GMT

GMT

The Hokusai Manga (北斎漫画, „Hokusai’s Sketches“) is a collection of sketches of various subjects by the Japanese artist Hokusai. Subjects of the sketches include landscapes, flora and fauna, everyday life and the supernatural.





The word manga in the title does not refer to the contemporary story-telling manga, as the sketches in the work are not connected to each other. While manga has come to mean „comics“ in modern Japanese, the word was used in the Edo period to mean informal drawings, possibly preparatory sketches for paintings.





Block-printed in three colours (black, gray and pale flesh), the Hokusai Manga comprises thousands of images in ten volumes from 1814 to 1819, with five volumes added in 1834 to 1878. The first volume was published in 1814, when the artist was 55.





The final three volumes were published posthumously, two of them assembled by their publisher from previously unpublished material. The final volume was made up of previously published works, some not even by Hokusai, and is not considered authentic by art historians.





Publication history


The preface to the first volume of the work, written by Hanshū Sanjin (半洲散人), a minor artist of Nagoya, suggests that the publication of the work may have been aided by Hokusai’s pupils. Part of the preface reads:





This autumn the master [Hokusai] happened to visit the Western Province and stopped over at our city [Nagoya]. We all met together with the painter Gekkōtei Bokusen (月光亭墨僊) [Utamasa II, well-known Nagoya artist, pupil of Hokusai’s, and collator of Hokusai’s later work] at the latter’s residence, it being a very joyous occasion. And there over three hundred sketches of all kinds were made – from immortals, Buddhas, scholars, and women on down to birds, beasts, grasses, and trees, the spirit of each captured fully by the brush.

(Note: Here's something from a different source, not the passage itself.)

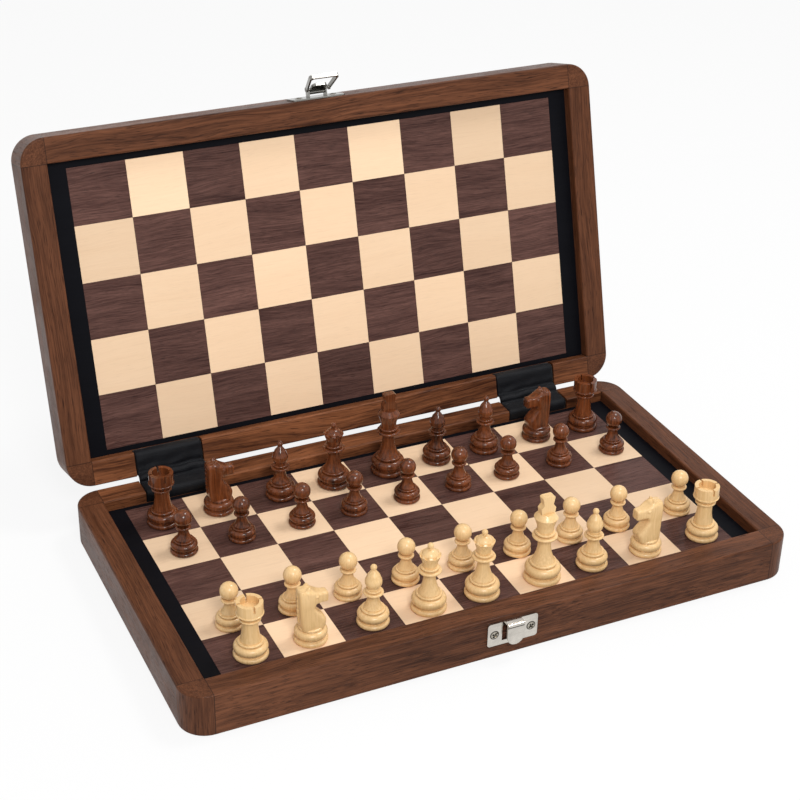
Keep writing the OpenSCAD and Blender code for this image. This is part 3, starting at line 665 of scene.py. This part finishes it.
def horse_forms():
    """Neck, head, ears, eyes and mane of a knight that looks to -X, in metres, before they are
    blended into one carved form. The knots are in millimetres, as carved_form takes them."""
    neck = [(-0.2, 7.6, 5.3, 0, 4.8), (-0.4, 10.0, 6.0, 0, 4.6), (-0.3, 12.2, 6.1, 0, 4.3),
            (0.9, 15.0, 5.1, 0, 4.0), (2.2, 18.4, 3.9, 0, 3.8), (2.1, 21.2, 4.1, 0, 3.9),
            (2.2, 24.8, 4.1, 0, 3.8), (2.5, 27.4, 3.7, 0, 3.4), (2.8, 28.7, 2.9, 0, 2.8)]
    head = [(4.6, 25.0, 0, 3.2, 2.9), (2.0, 24.8, 0, 3.8, 3.8), (-0.5, 24.2, 0, 3.7, 3.9),
            (-2.8, 23.6, 0, 3.1, 3.3), (-4.8, 23.2, 0, 2.8, 2.7), (-6.6, 23.0, 0, 2.75, 2.6),
            (-7.6, 22.9, 0, 2.6, 2.4), (-7.9, 22.9, 0, 2.2, 2.1)]
    ear = [(1.9, 27.0, 1.5, 0, 1.0), (1.5, 28.4, 1.3, 0, 0.95), (1.1, 29.4, 0.95, 0, 0.7),
           (0.9, 30.0, 0.5, 0, 0.45)]
    eye = [(-1.9, 24.4, 0.3, 0, 0.2), (-1.9, 24.7, 0.8, 0, 0.5), (-1.9, 25.2, 0.8, 0, 0.5),
           (-1.9, 25.5, 0.3, 0, 0.2)]
    forms = [carved_form(neck, 5.0), carved_form(head, 5.0)]
    for side in (-1, 1):
        p, f = carved_form(ear, 2.2, 20)
        forms.append((p + (0.0004, side * 0.0020, 0), f))
        p, f = carved_form(eye, 2.0, 16, 0.0002)
        forms.append((p + (0, side * 0.0036, 0), f))
    low, high = 11.0, 29.0
    z = np.linspace(low, high, 47)
    tufts = 0.4 * np.abs(np.sin((z - low) * np.pi / 2.6))
    back = 6.1 + 0.2 * np.sin((z - low) / (high - low) * np.pi)
    back = back - 1.4 * np.clip((z - 26.6) / 2.4, 0, 1) ** 2
    mane = np.column_stack([back - 1.4 + tufts / 2, z, 1.5 + tufts / 2, 0 * z, 1.0 + 0 * z])
    forms.append(carved_form(mane, 2.6, 20))
    return forms


def blended(name, forms, grid_step, passes):
    """One closed form that fills all the given ones: rebuilt on an even grid, then smoothed."""
    made = surface(name, *joined(forms))
    grid = made.modifiers.new("grid", "REMESH")
    grid.mode, grid.voxel_size = "VOXEL", grid_step
    soft = made.modifiers.new("soft", "SMOOTH")
    soft.factor, soft.iterations = 0.5, passes
    view = bpy.context.evaluated_depsgraph_get()
    mesh = bpy.data.meshes.new_from_object(made.evaluated_get(view))
    faces = [list(p.vertices) for p in mesh.polygons]
    bpy.data.objects.remove(made)
    return places(mesh), faces


# ---------------------------------------------------------------- operators

class CHESSBOX_OT_frame_wood(bpy.types.Operator):
    """Gives the rails and corner blocks of both trays their walnut"""
    bl_idname = "chessbox.frame_wood"
    bl_label = "Walnut Frames"

    def execute(self, context):
        w = context.scene.chessbox_wood
        for tray, on_lid in TRAYS:
            for grain, part, joints in (("X", "front_rail", (1, 0)), ("X", "rear_rail", (1, 0)),
                                        ("Y", "side_rails", (0, 1)),
                                        ("Z", "corner_blocks", (1, 1))):
                warm = part == "rear_rail"
                dress(tray + part, wood(
                    f"{tray}{part}_walnut", w.warm_light if warm else w.rail_light,
                    w.warm_dark if warm else w.rail_dark, grain, on_lid,
                    figure=1.2 if grain == "X" else 0.8, fibre=0.9, pores=0.7, rough=0.38,
                    shine=0.12, joints=joints))
        return {"FINISHED"}


class CHESSBOX_OT_boards(bpy.types.Operator):
    """Gives the board panels and their veneer squares their finishes"""
    bl_idname = "chessbox.boards"
    bl_label = "Veneered Boards"

    def execute(self, context):
        w = context.scene.chessbox_wood
        for tray, on_lid in TRAYS:
            dress(tray + "board", painted_black(tray + "black", w.border, on_lid))
            dress(tray + "dark_squares", wood(
                tray + "dark_veneer", w.dark_square, w.dark_streak, "X", on_lid, figure=0.9,
                fibre=1.2, pores=0.6, fineness=1.5, rough=0.22, shine=0.10, squares=True))
            dress(tray + "light_squares", wood(
                tray + "pale_veneer", w.pale_square, w.pale_streak, "X", on_lid, figure=0.45,
                fibre=0.35, pores=0.1, rough=0.30, shine=0.14, squares=True))
        return {"FINISHED"}


class CHESSBOX_OT_bands(bpy.types.Operator):
    """Makes the two padded cloth bands over the hinges"""
    bl_idname = "chessbox.bands"
    bl_label = "Cloth Hinge Bands"

    def execute(self, context):
        b = context.scene.chessbox_bands
        cloth = band_cloth("band_cloth", b.cloth)
        x = places(NODES["base_bands"].data)[:, 0]
        for name, own in (("band_left", x[x < 0]), ("band_right", x[x > 0])):
            width = own.max() - own.min()
            piece, run = band(name, (own.max() + own.min()) / 2, width, b)
            piece.data.materials.append(cloth)
            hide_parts("base_bands", "lid_bands")
            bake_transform(piece)
        return {"FINISHED"}


class CHESSBOX_OT_fittings(bpy.types.Operator):
    """Gives the clasp, the screws and the hinge leaves their metal"""
    bl_idname = "chessbox.fittings"
    bl_label = "Clasp and Hinges"

    def execute(self, context):
        m = context.scene.chessbox_metal
        catch = tuple(np.mean(corners("catch_screws"), axis=0))
        hasp = tuple(shut(np.mean(corners("hasp_screws"), axis=0)))
        low, high = corners("catch_plate")
        # plates and screws get painted shade at the screw rims and slots, and the catch plate also
        # a painted dark line under its hook's roll
        dress("catch_plate", metal("brushed_nickel", m.nickel, middle=catch,
                                   painted_shade_line=(low[1], high[2] - ROLL)))
        dress("hasp_plate", metal("hasp_nickel", m.hasp, middle=hasp, on_lid=True))
        for node in ("hasp_lever", "hasp_loop"):
            dress(node, metal(node + "_nickel", m.hasp, on_lid=True))
        dress("catch_screws", metal("screw_steel", m.screw, 0.25, False, catch))
        dress("hasp_screws", metal("lid_screw_steel", m.screw, 0.25, False, hasp, True))
        hinge = metal("hinge_steel", m.hinge, 0.4)
        for node in ("base_hinge_leaves", "lid_hinge_leaves"):
            dress(node, hinge)
        return {"FINISHED"}


class CHESSBOX_OT_men(bpy.types.Operator):
    """Gives the turned men their boxwood and their lacquered red brown"""
    bl_idname = "chessbox.men"
    bl_label = "Turned Men"

    def execute(self, context):
        w = context.scene.chessbox_wood
        dark = wood("dark_men_lacquer", w.dark_man, w.dark_man_streak, "Z", figure=1.15, fibre=0.5,
                    pores=0.3, fineness=0.75, rough=0.22, depth=0.00002, shine=0.15, coat=0.6,
                    coat_rough=0.05)
        light = wood("light_men_boxwood", w.light_man, w.light_man_streak, "Z", figure=0.6,
                     fibre=0.35, pores=0.1, rough=0.26, depth=0.00002, shine=0.35, coat=0.2,
                     coat_rough=0.12)
        head = blended("horse", horse_forms(), CARVING_GRID, 1)
        for node in MEN:
            finish = dark if node.startswith("dark") else light
            dress(node, finish)
            if "knight" in node:
                self.knight(node, head, finish)
        return {"FINISHED"}

    def knight(self, node, head, finish):
        """A carved horse's head on its turned foot, in the place of a plain knight; the left
        ones look right."""
        low, high = corners(node)
        radius = (high[1] - low[1]) / 2
        points, faces = joined([foot_form(radius, FOOT_SHARE * (high[2] - low[2])), head])
        middle = high[0] - radius
        if "left" in node:
            points = points * (-1, 1, 1)
            faces = [f[::-1] for f in faces]
            middle = low[0] + radius
        points = points + (middle, (low[1] + high[1]) / 2, low[2])
        piece = surface("carved_" + node, points, faces)
        piece.data.materials.append(finish)
        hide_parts(node)
        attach(piece, node)


class CHESSBOX_OT_stage(bpy.types.Operator):
    """Makes the camera, the softboxes, the even room light and the white floor"""
    bl_idname = "chessbox.stage"
    bl_label = "Studio"

    def execute(self, context):
        st = context.scene.chessbox_stage
        scene = context.scene
        lens = bpy.data.cameras.new("camera")
        lens.lens = st.lens
        lens.sensor_width = 36
        lens.sensor_fit = "HORIZONTAL"
        lens.clip_start, lens.clip_end = 0.01, 100
        camera = bpy.data.objects.new("camera", lens)
        camera.location = st.camera_place
        camera.rotation_euler = Euler(st.camera_turn)
        scene.collection.objects.link(camera)
        scene.camera = camera
        target = Vector((0, 0.02, 0.05))
        for name, power, place, side in (
                ("left_softbox", st.left_lamp, (-0.20, -0.90, 0.88), 0.34),
                ("right_softbox", st.right_lamp, (0.52, 0.02, 1.10), 0.30)):
            lamp = bpy.data.lights.new(name, "AREA")
            lamp.energy = power
            lamp.shape = "RECTANGLE"
            lamp.size = lamp.size_y = side
            holder = bpy.data.objects.new(name, lamp)
            holder.location = place
            holder.rotation_euler = (target - Vector(place)).to_track_quat("-Z", "Y").to_euler()
            scene.collection.objects.link(holder)
        self.room(scene, st.room)
        self.floor(st)
        scene.view_settings.view_transform = "Standard"
        return {"FINISHED"}

    def room(self, scene, strength):
        """Even white light; seen by the camera or in a reflection it is plain white."""
        world = bpy.data.worlds.new("room")
        world.use_nodes = True
        scene.world = world
        s = Sheet(world.node_tree)
        ambient = s.fill(s.nodes["Background"], {"Color": WHITE, "Strength": strength})
        white = s.node("ShaderNodeBackground", {"Color": WHITE, "Strength": 1.0})
        mixed = s.node("ShaderNodeMixShader", {
            0: self.seen(s), 1: ambient.outputs[0], 2: white.outputs[0]})
        s.fill(s.nodes["World Output"], {"Surface": mixed.outputs[0]})

    def seen(self, s):
        """1 for camera, glossy and transmission rays."""
        rays = s.node("ShaderNodeLightPath").outputs
        return s.math("MAXIMUM", rays["Is Camera Ray"],
                      s.math("MAXIMUM", rays["Is Glossy Ray"], rays["Is Transmission Ray"]))

    def floor(self, st):
        """A large plane under the box, mostly white to the camera, that keeps soft shadows."""
        half = st.floor_size / 2
        points = np.array([(x, y, 0) for y in (-half, half) for x in (-half, half)])
        floor = surface("floor", points, [[0, 1, 3, 2]])
        material, s, shader, _ = new_material("floor_white")
        s.fill(shader, {"Base Color": st.floor, "Roughness": 0.9})
        glow = s.node("ShaderNodeEmission", {"Color": WHITE, "Strength": 1.0})
        part = s.math("MULTIPLY", self.seen(s), FLOOR_GLOW)
        mixed = s.node("ShaderNodeMixShader", {
            0: part, 1: shader.outputs[0], 2: glow.outputs[0]})
        s.fill(s.nodes["Material Output"], {"Surface": mixed.outputs[0]})
        floor.data.materials.append(material)


class CHESSBOX_PT_panel(bpy.types.Panel):
    """Lists the steps that dress the chess box, and their settings"""
    bl_idname = "CHESSBOX_PT_panel"
    bl_label = "Chess Box"
    bl_space_type = "VIEW_3D"
    bl_region_type = "UI"
    bl_category = "Chess Box"

    def draw(self, context):
        for step in STEPS:
            self.layout.operator(step.bl_idname)
        for name, kind in SETTINGS:
            box = self.layout.box()
            for key in kind.__annotations__:
                box.prop(getattr(context.scene, name), key)


STEPS = (CHESSBOX_OT_stage, CHESSBOX_OT_frame_wood, CHESSBOX_OT_boards, CHESSBOX_OT_bands,
         CHESSBOX_OT_fittings, CHESSBOX_OT_men)
SETTINGS = (("chessbox_wood", ChessBoxWood), ("chessbox_bands", ChessBoxBands),
            ("chessbox_metal", ChessBoxMetal), ("chessbox_stage", ChessBoxStage))


def register():
    """Registers the settings, the steps and the panel."""
    for name, kind in SETTINGS:
        bpy.utils.register_class(kind)
        setattr(bpy.types.Scene, name, PointerProperty(type=kind))
    for kind in (*STEPS, CHESSBOX_PT_panel):
        bpy.utils.register_class(kind)


def unregister():
    """Takes them off again."""
    for kind in (CHESSBOX_PT_panel, *reversed(STEPS)):
        bpy.utils.unregister_class(kind)
    for name, kind in reversed(SETTINGS):
        delattr(bpy.types.Scene, name)
        bpy.utils.unregister_class(kind)


def main():
    """Runs every step in order."""
    register()
    for step in STEPS:
        area, call = step.bl_idname.split(".")
        getattr(getattr(bpy.ops, area), call)()


if __name__ == "__main__":
    main()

The final volume is considered spurious by some art historians.





The initial publication is usually credited to Eirakuya Toshiro (永楽屋東四郎) of Nagoya[5] whose publishing house was renamed to Eito Shoten in 1914.





Sources of the Manga


Hokusai Manga depicting self-defense techniques (early 19th century)


The traditional view holds that, after the outburst of production, Hokusai carefully selected and redrew the sketches, arranging them into the patterns we see today. However, Michener (1958:30-34) argues that the pattern of the images on a particular plate were arranged by the wood carvers and publishers, not by the artist himself.





Legacy


The first volume of ‚Manga‘ (Defined by Hokusai as ‚Brush gone wild‘), was an art instruction book published to aid his troubled finances. Shortly after he removed the text and republished it. The Manga show a dedication to artistic realism in the portrayal of people and the natural world. The work was an immediate success, and the subsequent volumes soon followed. The work became known to the West after Dutch-employed German physicist Philipp Franz von Siebold took lithographs of some of the sketches to Europe where they appeared in his influential book on Japan,[1] Nippon: Archiv Zur Beschreibung von Japon in 1832. The work began to circulate in the West soon after Matthew C. Perry’s entry into Japan in 1854.